By: William Jones
Two years ago, Craig McDermott made a decision that raised a few eyebrows among his peers. While most developers on Australia’s east coast were still competing for sites in Brisbane’s overheated corridors and the Sunshine Coast’s well-trodden pockets, Craig McDermott turned his attention west to Toowoomba.
Not the Toowoomba of old, the country town that city-dwellers passed through on the way to the Darling Downs. The Toowoomba of now: a small city of over 130,000 people with an international airport, a $2.5 billion hospital under construction, and a post-pandemic migration trend that has seen thousands of young professionals return home to start families.
“A lot of people still think of Toowoomba as a country town,” McDermott said. “It hasn’t been that for a long time. There’s a Westfield, there are major private schools, there’s an international airport that the Wagner family built on their own land. When you actually look at the data, the growth story is becoming increasingly evident.”

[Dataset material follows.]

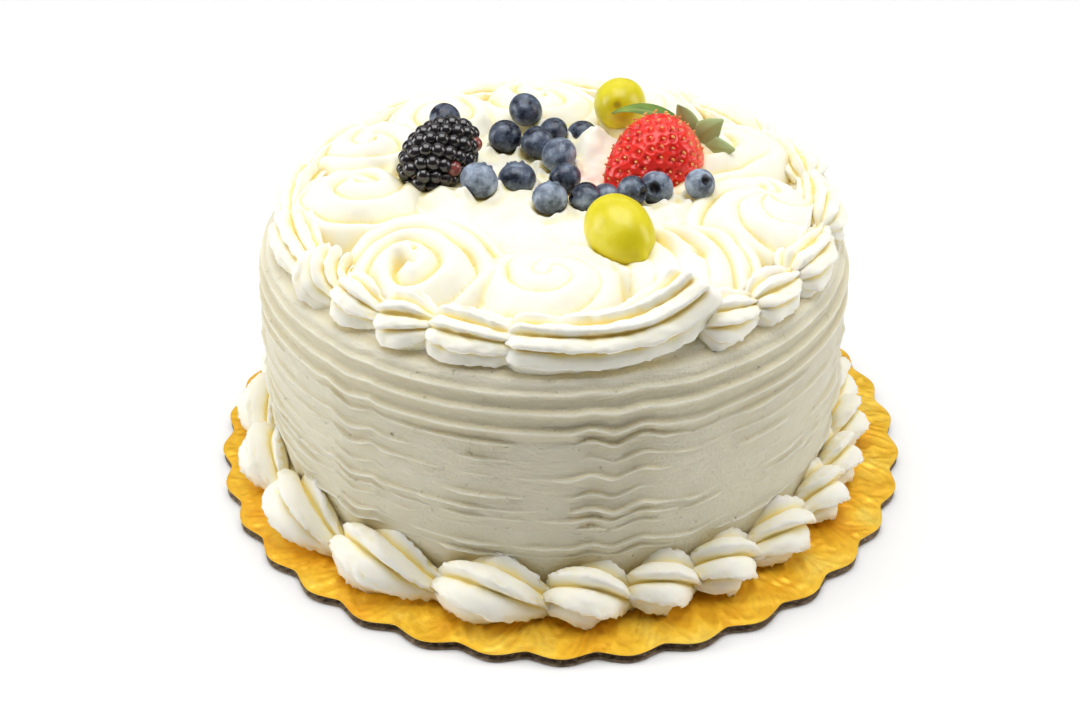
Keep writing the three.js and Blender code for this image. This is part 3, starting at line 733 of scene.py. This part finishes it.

The data backs him up. The Toowoomba region’s population is projected to reach 225,000 by 2046, supported by the Inland Rail Project, Wellcamp Airport’s continued expansion as a freight hub, and the new Toowoomba Hospital at Baillie Henderson, one of the largest health infrastructure projects in regional Queensland’s history.
McDermott didn’t just study the market; he moved on it quickly.
Within six months of his initial search, CJAM Group had secured a 168-lot site in the Toowoomba region. Over the following twelve months, two more projects were locked in: Havenwood on Highfields, a 39-home community in one of the region’s most liveable suburbs, and Rise at Middle Ridge, a 58-home architecturally designed development in Toowoomba’s premium blue-chip postcode.
Then came the move that suggested CJAM Group’s ambitions extended well beyond a single corridor.
Glasshouse Residences, a 134-dwelling mixed-use development in Beerwah on the Sunshine Coast, gave McDermott a foothold in a second high-growth region, and introduced something relatively unique among Queensland developers: purpose-built NDIS-compliant housing as part of a residential community, not as a standalone product.
“We’re not a volume builder looking to pump out cookie-cutter houses,” McDermott said. “Every project we do is designed around the specific market it sits in. Havenwood is about community and affordability. Rise is about premium design in a blue-chip suburb. Glasshouse is about mixed-use and meeting the demand that no one else is building for, including NDIS.”
What ties all three projects together is CJAM Group’s construction methodology. McDermott builds homes off-site using a modular system, with sections manufactured in 3.6-metre-wide modules and transported to the site on semi-trailers. A four-bedroom house comprises three modules, which can be configured and expanded to create five-bedroom homes or additional multi-purpose rooms. The result is substantially faster build times and more precise quality control.
“We don’t sell blocks of land,” McDermott said. “We build the house, we do the landscaping, we deliver a finished product. The buyer gets the keys and moves in.”
The approach is working. At Havenwood on Highfields, 21 of 39 homes were sold before the project even received council approval. At Rise at Middle Ridge, two homes sold in the first week of release. The strong early uptake reflects both the market appetite and the product-market fit that McDermott has calibrated across his developments.
Behind the speed and the sales numbers, there’s a thesis that McDermott has been testing for two years and now feels more confident in: regional Queensland is where the growth is.
The vacancy rate across the Toowoomba region sits below 1%. Middle Ridge posted 16.1% price growth in the last twelve months. On the Sunshine Coast, the government is investing $2.75 billion in a rail project that starts in Beerwah, the very suburb where Glasshouse Residences is being built. And the 2032 Brisbane Olympics will likely drive further infrastructure development across South East Queensland for the next six years.
“The old playbook was: build in Brisbane and hope for the best,” McDermott said. “The new playbook is: go where the infrastructure money is going, go where the people are moving, and build what the market actually needs. That’s Toowoomba. That’s the Sunshine Coast. And we’re just getting started.”
With over 200 dwellings now in his active pipeline across two regions and multiple product types, from turnkey family homes to architecturally designed boutique residences to NDIS-compliant apartments, Craig McDermott is quietly building one of the more diversified regional development portfolios in Queensland.
The eyebrows that were raised two years ago? They’ve begun to nod in agreement.